- WHAT YOU NEED TO DO:
Within the material below, transcribe exactly the lines from the one holding "Keep writing the" through the one holding "sizes, grain, np.zeros(points.shape))", keeping both ends and skipping the rest.

- EXERCISE MATERIAL:
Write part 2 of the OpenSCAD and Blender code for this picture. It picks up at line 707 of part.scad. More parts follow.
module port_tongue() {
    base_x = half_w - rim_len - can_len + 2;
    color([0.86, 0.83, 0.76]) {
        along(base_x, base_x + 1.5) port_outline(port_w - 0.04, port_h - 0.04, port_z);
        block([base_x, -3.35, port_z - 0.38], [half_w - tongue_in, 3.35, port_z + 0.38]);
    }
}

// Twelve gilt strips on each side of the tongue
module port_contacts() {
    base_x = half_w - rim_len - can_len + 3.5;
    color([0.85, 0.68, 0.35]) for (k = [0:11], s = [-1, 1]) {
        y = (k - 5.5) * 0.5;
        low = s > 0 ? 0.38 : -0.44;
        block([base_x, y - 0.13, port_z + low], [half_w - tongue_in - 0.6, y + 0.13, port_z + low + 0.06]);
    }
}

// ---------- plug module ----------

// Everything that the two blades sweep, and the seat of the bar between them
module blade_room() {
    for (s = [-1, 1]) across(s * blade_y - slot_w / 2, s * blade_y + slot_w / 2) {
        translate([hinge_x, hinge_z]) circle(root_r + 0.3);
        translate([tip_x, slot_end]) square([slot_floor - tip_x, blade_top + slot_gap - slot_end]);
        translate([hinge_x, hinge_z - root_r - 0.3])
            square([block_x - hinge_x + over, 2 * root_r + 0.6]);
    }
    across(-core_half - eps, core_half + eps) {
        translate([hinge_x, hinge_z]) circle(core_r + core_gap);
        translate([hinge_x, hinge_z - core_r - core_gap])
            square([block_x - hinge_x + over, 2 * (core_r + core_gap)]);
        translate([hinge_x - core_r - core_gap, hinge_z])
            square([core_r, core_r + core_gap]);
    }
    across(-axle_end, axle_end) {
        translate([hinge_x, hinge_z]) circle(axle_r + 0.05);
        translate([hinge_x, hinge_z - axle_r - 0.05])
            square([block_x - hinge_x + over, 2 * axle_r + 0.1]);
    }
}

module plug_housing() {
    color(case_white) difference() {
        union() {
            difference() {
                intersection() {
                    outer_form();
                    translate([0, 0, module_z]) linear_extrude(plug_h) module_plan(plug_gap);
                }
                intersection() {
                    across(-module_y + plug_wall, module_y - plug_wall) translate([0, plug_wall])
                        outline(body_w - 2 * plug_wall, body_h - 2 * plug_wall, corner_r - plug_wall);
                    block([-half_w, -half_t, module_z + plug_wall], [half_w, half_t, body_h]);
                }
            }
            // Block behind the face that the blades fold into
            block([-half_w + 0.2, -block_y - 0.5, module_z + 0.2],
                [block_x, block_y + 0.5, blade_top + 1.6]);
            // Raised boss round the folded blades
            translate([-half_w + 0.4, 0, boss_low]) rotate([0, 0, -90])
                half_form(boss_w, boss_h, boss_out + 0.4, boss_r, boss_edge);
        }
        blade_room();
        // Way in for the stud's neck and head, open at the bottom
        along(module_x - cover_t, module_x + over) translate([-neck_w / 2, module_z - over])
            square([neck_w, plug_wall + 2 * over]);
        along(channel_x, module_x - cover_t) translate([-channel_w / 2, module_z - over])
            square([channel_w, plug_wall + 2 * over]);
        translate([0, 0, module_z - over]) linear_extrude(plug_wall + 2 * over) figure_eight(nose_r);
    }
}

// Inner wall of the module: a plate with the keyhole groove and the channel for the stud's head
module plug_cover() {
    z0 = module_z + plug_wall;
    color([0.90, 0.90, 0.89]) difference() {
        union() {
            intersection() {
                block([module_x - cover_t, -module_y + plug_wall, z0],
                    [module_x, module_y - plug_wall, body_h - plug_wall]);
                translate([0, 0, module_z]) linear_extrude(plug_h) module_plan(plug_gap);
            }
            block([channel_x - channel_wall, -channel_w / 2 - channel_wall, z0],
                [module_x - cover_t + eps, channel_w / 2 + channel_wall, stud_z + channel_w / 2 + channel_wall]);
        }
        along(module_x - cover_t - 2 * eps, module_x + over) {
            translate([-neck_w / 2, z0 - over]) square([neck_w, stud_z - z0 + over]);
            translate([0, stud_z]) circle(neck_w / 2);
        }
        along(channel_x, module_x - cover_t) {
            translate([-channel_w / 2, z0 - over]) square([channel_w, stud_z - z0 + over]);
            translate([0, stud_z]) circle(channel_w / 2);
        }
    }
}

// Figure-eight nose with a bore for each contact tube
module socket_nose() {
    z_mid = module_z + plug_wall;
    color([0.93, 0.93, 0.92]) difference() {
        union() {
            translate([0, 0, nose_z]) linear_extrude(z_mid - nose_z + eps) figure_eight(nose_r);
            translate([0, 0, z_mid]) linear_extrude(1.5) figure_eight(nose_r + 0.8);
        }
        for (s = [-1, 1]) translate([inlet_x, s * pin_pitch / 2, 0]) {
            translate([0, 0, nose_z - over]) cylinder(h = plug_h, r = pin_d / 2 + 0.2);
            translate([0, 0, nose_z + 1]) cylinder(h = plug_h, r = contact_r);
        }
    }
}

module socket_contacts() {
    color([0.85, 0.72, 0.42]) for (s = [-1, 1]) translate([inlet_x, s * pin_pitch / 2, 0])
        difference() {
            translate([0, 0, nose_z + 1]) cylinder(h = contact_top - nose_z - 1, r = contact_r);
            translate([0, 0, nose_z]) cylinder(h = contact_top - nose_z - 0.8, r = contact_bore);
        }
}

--

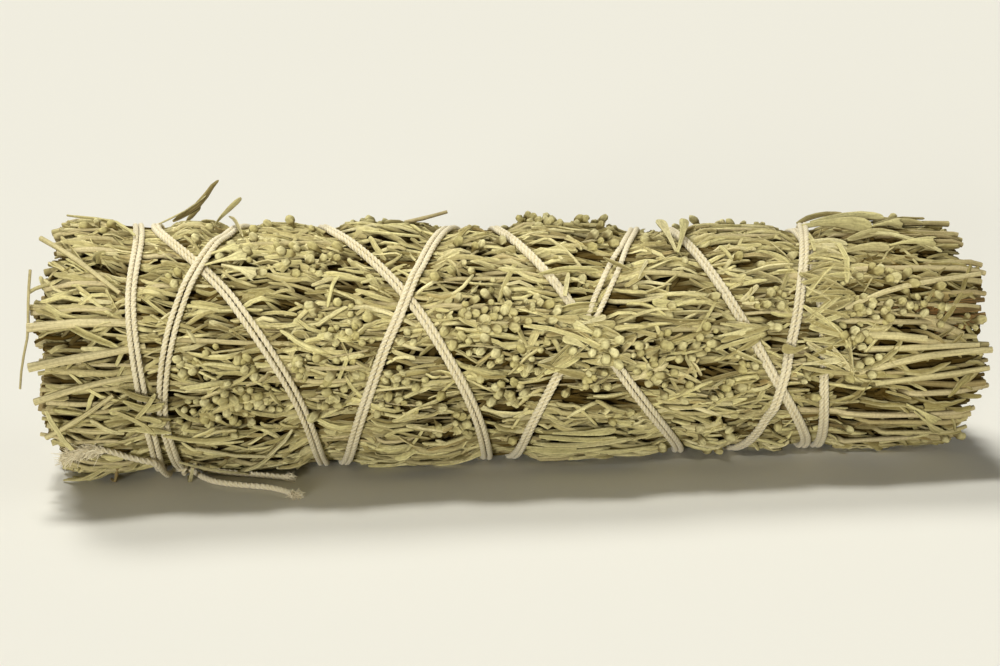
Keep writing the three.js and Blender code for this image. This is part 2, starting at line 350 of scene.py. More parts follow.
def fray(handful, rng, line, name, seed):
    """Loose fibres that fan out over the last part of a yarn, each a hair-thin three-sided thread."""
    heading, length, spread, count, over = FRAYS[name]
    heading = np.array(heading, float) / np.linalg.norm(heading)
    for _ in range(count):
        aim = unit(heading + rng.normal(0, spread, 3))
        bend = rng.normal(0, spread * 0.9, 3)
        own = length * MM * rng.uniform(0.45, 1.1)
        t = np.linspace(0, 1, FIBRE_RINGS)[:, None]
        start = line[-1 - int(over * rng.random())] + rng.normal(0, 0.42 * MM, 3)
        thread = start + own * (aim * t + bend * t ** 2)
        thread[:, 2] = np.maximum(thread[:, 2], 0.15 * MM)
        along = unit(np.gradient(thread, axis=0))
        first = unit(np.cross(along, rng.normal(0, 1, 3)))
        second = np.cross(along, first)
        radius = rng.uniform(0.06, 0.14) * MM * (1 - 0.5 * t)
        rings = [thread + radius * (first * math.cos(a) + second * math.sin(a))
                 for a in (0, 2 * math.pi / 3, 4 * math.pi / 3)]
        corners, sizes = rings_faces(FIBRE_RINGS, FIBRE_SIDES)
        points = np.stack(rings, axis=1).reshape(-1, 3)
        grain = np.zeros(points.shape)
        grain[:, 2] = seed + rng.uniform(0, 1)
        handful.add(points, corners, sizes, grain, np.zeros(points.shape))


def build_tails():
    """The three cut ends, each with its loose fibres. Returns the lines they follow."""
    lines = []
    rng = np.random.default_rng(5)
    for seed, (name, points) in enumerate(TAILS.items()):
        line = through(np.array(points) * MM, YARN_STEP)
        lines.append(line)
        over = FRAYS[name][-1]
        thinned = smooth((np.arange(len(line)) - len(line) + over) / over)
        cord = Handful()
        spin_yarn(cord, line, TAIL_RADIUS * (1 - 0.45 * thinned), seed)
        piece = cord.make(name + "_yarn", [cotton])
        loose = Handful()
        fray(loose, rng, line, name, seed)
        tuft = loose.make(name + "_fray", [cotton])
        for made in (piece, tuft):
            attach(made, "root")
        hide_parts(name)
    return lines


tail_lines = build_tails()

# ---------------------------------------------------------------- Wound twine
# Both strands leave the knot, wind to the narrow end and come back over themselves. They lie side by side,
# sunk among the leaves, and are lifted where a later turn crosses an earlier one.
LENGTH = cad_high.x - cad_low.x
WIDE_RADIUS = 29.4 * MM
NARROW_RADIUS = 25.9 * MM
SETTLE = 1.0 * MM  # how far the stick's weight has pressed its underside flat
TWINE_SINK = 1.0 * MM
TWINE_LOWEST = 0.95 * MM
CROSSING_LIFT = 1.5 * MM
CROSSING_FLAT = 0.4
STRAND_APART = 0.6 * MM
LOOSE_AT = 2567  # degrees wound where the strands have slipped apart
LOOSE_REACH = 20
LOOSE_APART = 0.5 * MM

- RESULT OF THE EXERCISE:
Keep writing the three.js and Blender code for this image. This is part 2, starting at line 350 of scene.py. More parts follow.
def fray(handful, rng, line, name, seed):
    """Loose fibres that fan out over the last part of a yarn, each a hair-thin three-sided thread."""
    heading, length, spread, count, over = FRAYS[name]
    heading = np.array(heading, float) / np.linalg.norm(heading)
    for _ in range(count):
        aim = unit(heading + rng.normal(0, spread, 3))
        bend = rng.normal(0, spread * 0.9, 3)
        own = length * MM * rng.uniform(0.45, 1.1)
        t = np.linspace(0, 1, FIBRE_RINGS)[:, None]
        start = line[-1 - int(over * rng.random())] + rng.normal(0, 0.42 * MM, 3)
        thread = start + own * (aim * t + bend * t ** 2)
        thread[:, 2] = np.maximum(thread[:, 2], 0.15 * MM)
        along = unit(np.gradient(thread, axis=0))
        first = unit(np.cross(along, rng.normal(0, 1, 3)))
        second = np.cross(along, first)
        radius = rng.uniform(0.06, 0.14) * MM * (1 - 0.5 * t)
        rings = [thread + radius * (first * math.cos(a) + second * math.sin(a))
                 for a in (0, 2 * math.pi / 3, 4 * math.pi / 3)]
        corners, sizes = rings_faces(FIBRE_RINGS, FIBRE_SIDES)
        points = np.stack(rings, axis=1).reshape(-1, 3)
        grain = np.zeros(points.shape)
        grain[:, 2] = seed + rng.uniform(0, 1)
        handful.add(points, corners, sizes, grain, np.zeros(points.shape))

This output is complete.